As a rule, this class of oil engine does not run well when the speed is varied through any great range, nor when governed by a throttling type governor, since both of these conditions affect the compression. They may be either of the two or four stroke cycle type, and when of the latter they are much more successful than a two stroke cycle engine using a carbureter.

On small engines the fuel consumption will run about 0.7 pint per brake horsepower hour, this consumption decreasing on large engines to about 0.6 pint per brake horsepower hour or even less.

Oil Injection Type. Injection pump P driven by eccentric E through rods G-H draws oil from tank K through M-N and sprays it into combustion chamber R through O-Q. Amount of oil sprayed is controlled by fly-wheel governor W-W shifting E on shaft S, thus varying stroke of P. Engine is started by heating R with torch U and injecting first oil with hand lever I. A second pump supplies constant level of oil to K, level being observed in glass L. C-C is the cylinder, and F is the fly-wheel.

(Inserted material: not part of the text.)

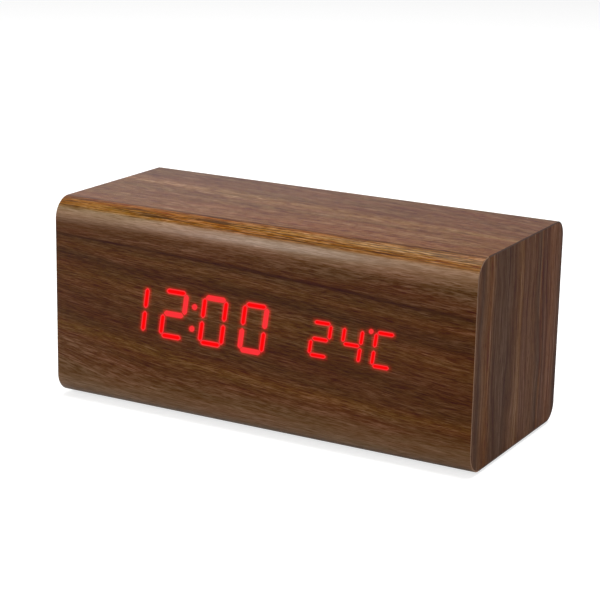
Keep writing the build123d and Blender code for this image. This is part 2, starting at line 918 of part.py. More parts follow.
def spring_points():
    """A point and a way for each quarter turn of a tapering coil along +X."""
    first_x = 2 * spring_wire_radius + spring_rise
    last_x = spring_length - spring_wire_radius - spring_tip_gap
    steps = round(spring_turns * arcs_per_turn)
    places = []
    for step in range(steps + 1):
        share = step / steps
        angle = 2 * math.pi * spring_turns * share
        radius = spring_base_radius + (spring_tip_radius - spring_base_radius) * share
        point = Vector(first_x + (last_x - first_x) * share,
                       radius * math.cos(angle), radius * math.sin(angle))
        spin = 2 * math.pi * spring_turns * radius
        taper = spring_tip_radius - spring_base_radius
        way = Vector(last_x - first_x,
                     taper * math.cos(angle) - spin * math.sin(angle),
                     taper * math.sin(angle) + spin * math.cos(angle))
        places.append((point, way.normalized()))
    return places


def make_spring():
    """A contact spring that stands on its plate at x = 0 and reaches to +X."""
    places = spring_points()
    forward = Vector(1, 0, 0)
    point, way = places[0]
    stub_end = Vector(2 * spring_wire_radius, point.Y - way.Y * spring_rise,
                      point.Z - way.Z * spring_rise)
    stub_start = Vector(0, stub_end.Y, stub_end.Z)
    edges = [Edge.make_line(stub_start, stub_end)]
    edges += arc_pair(stub_end, forward, point, way)
    for (start, start_way), (end, end_way) in zip(places, places[1:]):
        edges += arc_pair(start, start_way, end, end_way)
    tip, tip_way = places[-1]
    edges.append(Edge.make_line(tip, tip + tip_way * 2 * spring_wire_radius))
    path = Wire(edges)
    section = Plane(origin=stub_start, z_dir=forward) * RegularPolygon(
        spring_wire_radius, spring_wire_sides)
    return sweep(section, path=path)


def spring_least_gap():
    """The least free space between one turn of the coil and the next."""
    places = [point for point, way in spring_points()]
    return min((a - b).length for i, a in enumerate(places)
               for b in places[i + arcs_per_turn - 1:]) - 2 * spring_wire_radius


def make_battery_springs():
    """Each cell's flat end has a spring on the plate opposite its nub."""
    spring = make_spring()
    springs = []
    for height, side in nub_sides():
        turned = spring if side > 0 else mirror(spring, about=Plane.YZ)
        springs.append(Pos(contact_face(-side), cell_y, height) * turned)
    return group(springs)


def make_lead(start_x, height):
    """An insulated lead from a contact plate's tab, along the bay, into the main board."""
    y = bay_back - lead_radius - lead_gap
    path = FilletPolyline((start_x, y, height), (lead_end_x, y, height),
                          (lead_end_x, main_board_back, height), radius=lead_bend_radius)
    section = Plane(origin=(start_x, y, height), z_dir=(1, 0, 0)) * Circle(lead_radius)
    return sweep(section, path=path)


def make_black_lead():
    x, height = tab_places()[0]
    return make_lead(x + plate_thickness / 2, height)


def make_red_lead():
    x, height = tab_places()[1]
    return make_lead(x + plate_thickness / 2, height)


# Buttons and main board

def make_button(x):
    """A round cap with a flange that keeps it in the cover and a stem to its switch."""
    crown = cover_face + button_proud
    flange_top = cover_back - button_flange_gap
    flange_foot = flange_top - button_flange_thickness
    cap = rod(x, button_height, button_radius, flange_top, crown)
    cap = chamfer(cap.faces().sort_by(Axis.Y)[-1].edges(), button_edge_bevel)
    cap += rod(x, button_height, button_flange_radius, flange_foot, flange_top)
    return cap + rod(x, button_height, button_stem_radius, plunger_top, flange_foot)


def make_plunger(x):
    return rod(x, button_height, plunger_radius, switch_top - plunger_seat, plunger_top)


def make_switch_housing(x):
    """A square switch body with a bore for its plunger, deep enough for the travel."""
    outline = Pos(x, button_height) * RectangleRounded(
        switch_side, switch_side, switch_corner_radius)
    housing = slab(outline, main_board_face, switch_top)
    bore_floor = switch_top - plunger_seat - button_travel - plunger_end_gap
    return housing - rod(x, button_height, plunger_radius + plunger_gap,
                         bore_floor, switch_top + overrun)


def make_main_board():
    outline = Pos((board_left + board_right) / 2, case_middle) * RectangleRounded(
        main_board_length, main_board_height, pcb_corner_radius)
    board = slab(outline, main_board_back, main_board_face)
    return board - [rod(x, z, board_screw_radius + screw_hole_gap,
                        main_board_back, main_board_face) for x, z in board_hole_places()]


def make_main_board_screws():
    return group(make_screw(x, z, main_board_back, 1, board_screw_radius,
                            pcb_thickness + board_screw_bite - screw_hole_gap,
                            board_screw_head_radius, board_screw_head_height)
                 for x, z in board_hole_places())


def make_socket_shell():
    ring = socket_outline(0) - socket_outline(-socket_wall)
    return slab(ring, main_board_face, socket_mouth)


def make_socket_tongue():
    base = slab(socket_outline(-socket_wall), main_board_face,
                main_board_face + socket_base_height)
    half_width = socket_tongue_width / 2
    half_thickness = socket_tongue_thickness / 2
    return base + block(socket_x - half_width, socket_x + half_width,
                        main_board_face + socket_base_height,
                        socket_mouth - socket_tongue_setback,
                        socket_middle - half_thickness, socket_middle + half_thickness)


def make_buzzer():
    top = main_board_face + buzzer_height
    can = rod(buzzer_x, buzzer_z, buzzer_radius, main_board_face, top)
    return can - rod(buzzer_x, buzzer_z, buzzer_port_radius, top - buzzer_port_depth,
                     top + overrun)


def make_microphone():
    return rod(microphone_x, microphone_z, microphone_radius,
               main_board_face, main_board_face + microphone_height)


def make_thermistor():
    """A bead held up behind the vents on two wire legs."""
    bead_y = main_board_face + thermistor_height - thermistor_radius
    bead = Pos(thermistor_x, bead_y, thermistor_z) * Sphere(thermistor_radius)
    for side in (-1, 1):
        bead += rod(thermistor_x + side * thermistor_leg_spread / 2, thermistor_z,
                    thermistor_leg_radius, main_board_face, bead_y)
    return bead


def make_crystal():
    """A flat metal can with round ends on a wider rim."""
    middle = Pos(board_left + crystal_inset, case_middle + crystal_rise)
    rim = middle * SlotOverall(crystal_length, crystal_width)
    can = middle * SlotOverall(crystal_length - 2 * crystal_rim, crystal_width - 2 * crystal_rim)
    body = slab(rim, main_board_back - crystal_rim, main_board_back)
    return body + slab(can, main_board_back - crystal_height, main_board_back - crystal_rim)


def make_capacitor(x):
    """A round can that stands on the board, pinched in near its foot."""
    foot = main_board_back
    groove = foot - capacitor_groove_height
    waist = capacitor_radius - capacitor_groove_depth
    half = Polyline((0, foot), (capacitor_radius, foot), (capacitor_radius, groove),
                    (waist, groove - capacitor_groove_depth),
                    (capacitor_radius, groove - 2 * capacitor_groove_depth),
                    (capacitor_radius, foot - capacitor_height), (0, foot - capacitor_height),
                    close=True)
    return Pos(x, 0, board_top - capacitor_drop) * revolve(make_face(half), Axis.Y)


def make_capacitors():
    first_x = board_left + capacitor_inset
    return group(make_capacitor(x) for x in (first_x, first_x + capacitor_pitch))


# Ribbon between the boards

def ribbon_heights():
    return display_middle + ribbon_display_rise, board_bottom + ribbon_main_rise


def make_ribbon_plugs():
    """A plug on each board, with a pocket in which the ribbon ends."""
    high, low = ribbon_heights()
    plugs = []
    for z, board, side in ((high, display_pcb_back, 1), (low, main_board_back, -1)):
        mouth = board + side * plug_depth
        floor = mouth - side * plug_pocket_depth
        plug = block(ribbon_x - plug_width / 2, ribbon_x + plug_width / 2,
                     min(board, mouth), max(board, mouth), z - plug_height / 2, z + plug_height / 2)
        past = mouth + side * overrun
        plugs.append(plug - block(ribbon_x - plug_width / 2 + plug_wall,
                                  ribbon_x + plug_width / 2 - plug_wall,
                                  min(floor, past), max(floor, past),
                                  z - plug_height / 2 + plug_wall,
                                  z + plug_height / 2 - plug_wall))
    return group(plugs)


def make_ribbon_cable():
    """A flat cable that steps down from the display to the main board in one easy bend."""
    high, low = ribbon_heights()
    start = display_pcb_back + plug_depth - plug_pocket_depth
    end = main_board_back - plug_depth + plug_pocket_depth
    turn = (start + end) / 2
    path = FilletPolyline((start, high), (turn, high), (turn, low), (end, low),
                          radius=ribbon_bend_radius)
    return plank(trace(path, line_width=ribbon_thickness),
                 ribbon_x - ribbon_width / 2, ribbon_x + ribbon_width / 2)


def build_nodes():
    bars, dots = all_bars(), all_dots()
    set_x, up_x, down_x = button_places()
    return {
        "case_core": make_case_core(),
        "left_end_board": make_end_board(-1),
        "right_end_board": make_end_board(1),
        "wrap_veneer": make_wrap_veneer(bars, dots),
        "left_end_veneer": make_end_veneer(-1),
        "right_end_veneer": make_end_veneer(1),
        "foot_pads": make_foot_pads(),
        "diffuser_film": make_diffuser_film(),
        "segment_reflector": make_segment_reflector(bars, dots),
        "lit_segments": make_lit_segments(bars, dots),
        "display_board": make_display_board(),
        "led_chips": make_led_chips(bars, dots),
        "display_driver_chip": make_chip(driver_x, display_middle, display_pcb_back, 1,
                                         driver_length, driver_width, driver_height,
                                         driver_pin_count),
        "display_screws": make_display_screws(),
        "rear_cover": make_rear_cover(),
        "rear_cover_screws": make_rear_cover_screws(),
        "battery_door": make_battery_door(),
        "battery_plates": make_battery_plates(),
        "battery_springs": make_battery_springs(),
        "battery_cells": make_battery_cells(),
        "red_battery_lead": make_red_lead(),
        "black_battery_lead": make_black_lead(),
        "set_button": make_button(set_x),
        "up_button": make_button(up_x),
        "down_button": make_button(down_x),
        "set_plunger": make_plunger(set_x),
        "up_plunger": make_plunger(up_x),
        "down_plunger": make_plunger(down_x),
        "switch_housings": group(make_switch_housing(x) for x in button_places()),
        "main_board": make_main_board(),
        "main_board_screws": make_main_board_screws(),
        "power_socket_shell": make_socket_shell(),
        "power_socket_tongue": make_socket_tongue(),
        "buzzer": make_buzzer(),
        "microphone": make_microphone(),
        "thermistor": make_thermistor(),
        "crystal": make_crystal(),
        "controller_chip": make_chip(board_left + controller_inset,
                                     case_middle + controller_rise, main_board_back, -1,
                                     controller_length, controller_width, controller_height,
                                     controller_pin_count),
        "smoothing_capacitors": make_capacitors(),
        "ribbon_plugs": make_ribbon_plugs(),
        "ribbon_cable": make_ribbon_cable(),
    }


if __name__ == "__main__":
    os.makedirs("parts", exist_ok=True)
    for name, shape in build_nodes().items():
        export_step(shape, f"parts/{name}.step")
    print("spring turns, least gap in mm:", round(spring_least_gap(), 3))
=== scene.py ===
import logging
import math
from collections.abc import Callable, Iterator, Sequence
from contextlib import contextmanager
from dataclasses import dataclass
from enum import Enum
from typing import Optional

import bmesh
import bpy
import numpy as np
from mathutils import Matrix, Vector


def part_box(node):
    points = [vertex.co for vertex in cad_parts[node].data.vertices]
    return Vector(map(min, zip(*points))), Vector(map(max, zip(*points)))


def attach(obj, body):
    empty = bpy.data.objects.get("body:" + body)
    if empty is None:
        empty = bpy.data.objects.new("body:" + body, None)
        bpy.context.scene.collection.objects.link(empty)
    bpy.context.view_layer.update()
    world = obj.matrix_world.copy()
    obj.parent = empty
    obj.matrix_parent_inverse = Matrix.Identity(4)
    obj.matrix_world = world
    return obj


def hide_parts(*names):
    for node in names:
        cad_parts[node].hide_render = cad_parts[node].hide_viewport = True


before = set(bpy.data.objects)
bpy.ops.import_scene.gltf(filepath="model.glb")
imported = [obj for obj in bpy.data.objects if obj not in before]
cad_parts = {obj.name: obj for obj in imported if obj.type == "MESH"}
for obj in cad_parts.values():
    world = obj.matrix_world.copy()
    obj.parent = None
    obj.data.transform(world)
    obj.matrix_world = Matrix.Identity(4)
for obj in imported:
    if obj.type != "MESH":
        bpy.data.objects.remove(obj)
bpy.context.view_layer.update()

# A desk clock in a walnut-veneered block, dressed round its packed construction.
# Sizes in the dataclasses are millimetres, and MM turns them into Blender's metres.
# The clock faces -Y, X runs along it, and it stands on z = 0.

Piece = bpy.types.Object
Tree = bpy.types.NodeTree
Node = bpy.types.Node
Socket = bpy.types.NodeSocket
Value = Node | Socket | float
Part = bmesh.types.BMFace | bmesh.types.BMEdge
Rows = tuple[float, float, float, float]

MM = 0.001
# Points this close count as one.
CLOSE = 0.01 * MM
# A direction with this share along an axis runs along it, is square to it, or lies across it.
ALIGNED, SQUARE, ACROSS = 0.9, 0.99, 0.1
log = logging.getLogger("desk_clock")


class Side(Enum):
    """The two ends of the clock, by the sign of their X."""
    LEFT = -1
    RIGHT = 1


class Pick(Enum):
    """What an edit selects."""
    FACE = "FACE"
    EDGE = "EDGE"


# Small tools for meshes

def metres(*values: float) -> tuple[float, ...]:
    """Turn millimetres into metres.

    Args:
        values: Lengths in millimetres.

    Returns:
        The same lengths in metres.
    """
    return tuple(value * MM for value in values)


def clear_selection() -> None:
    """Deselect every object, as an operator acts on all that is selected."""
    if bpy.context.object and bpy.context.object.mode != "OBJECT":
        bpy.ops.object.mode_set(mode="OBJECT")
    bpy.ops.object.select_all(action="DESELECT")


def select_only(*pieces: Piece) -> None:
    """Select some objects alone, and make the first one active.

    Args:
        pieces: The objects.
    """
    clear_selection()
    for piece in pieces:
        piece.select_set(True)
    bpy.context.view_layer.objects.active = pieces[0]


def named(name: str) -> Piece:
    """Name the active object and its mesh.

    Args:
        name: The name.

    Returns:
        The active object.
    """
    piece = bpy.context.object
    piece.name = piece.data.name = name
    return piece


def added(name: str) -> Piece:
    """Name the primitive that an operator has just added, and settle its place in its mesh.

    Args:
        name: The piece's name.

    Returns:
        The new object, at the origin, unturned and unscaled.
    """
    bpy.ops.object.transform_apply(location=True, rotation=True, scale=True)
    return named(name)


def new_block(name: str, low: Sequence[float], high: Sequence[float]) -> Piece:
    """Add a block between two corners.

    Args:
        name: The piece's name.
        low: Its lowest corner, in millimetres.
        high: Its highest corner, in millimetres.

    Returns:
        The new object.
    """
    clear_selection()
    centre = [(a + b) / 2 * MM for a, b in zip(low, high)]
    size = [(b - a) * MM for a, b in zip(low, high)]
    bpy.ops.mesh.primitive_cube_add(size=1, location=centre, scale=size)
    return added(name)


def new_round(name: str, radius: float, depth: float, sides: int) -> Piece:
    """Add an upright round bar that stands on z = 0.

    Args:
        name: The piece's name.
        radius: Its radius, in millimetres.
        depth: Its height, in millimetres.
        sides: How many flat sides stand for its curve.

    Returns:
        The new object.
    """
    clear_selection()
    bpy.ops.mesh.primitive_cylinder_add(vertices=sides, radius=radius * MM, depth=depth * MM,
                                        location=(0, 0, depth / 2 * MM))
    return added(name)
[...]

The accompanying diagram shows a diagram of a typical oil engine of the injection type, a pump P supplying the oil from auxiliary tank to the hot, extended combustion chamber R, this chamber being an extension of the cylinder C-C. Oil is kept at a constant level in K by an overflow pipe, the oil entering from the supply pump through pipe J, and entering the pump through M at N. By gauge glass L, the operator can tell whether he has a sufficient supply of oil.

The injection pump P is driven from the eccentric E (mounted on the main shaft S) through the eccentric rod G and the rod H. The governor weights W-W alter the amount of fuel supplied by changing the stroke of the pump, thus keeping the speed constant under varying loads. The governor acts by shifting E in relation to the shaft S, a spring T controlling the throw of the governor. The entire governor mechanism is contained in the fly-wheel F.

To start, the combustion chamber R is heated by the torch U, and after thoroughly heated, the starting fuel is injected by means of the hand lever I. This engine is of the two cycle type with scavenging air furnished by crank-case compression.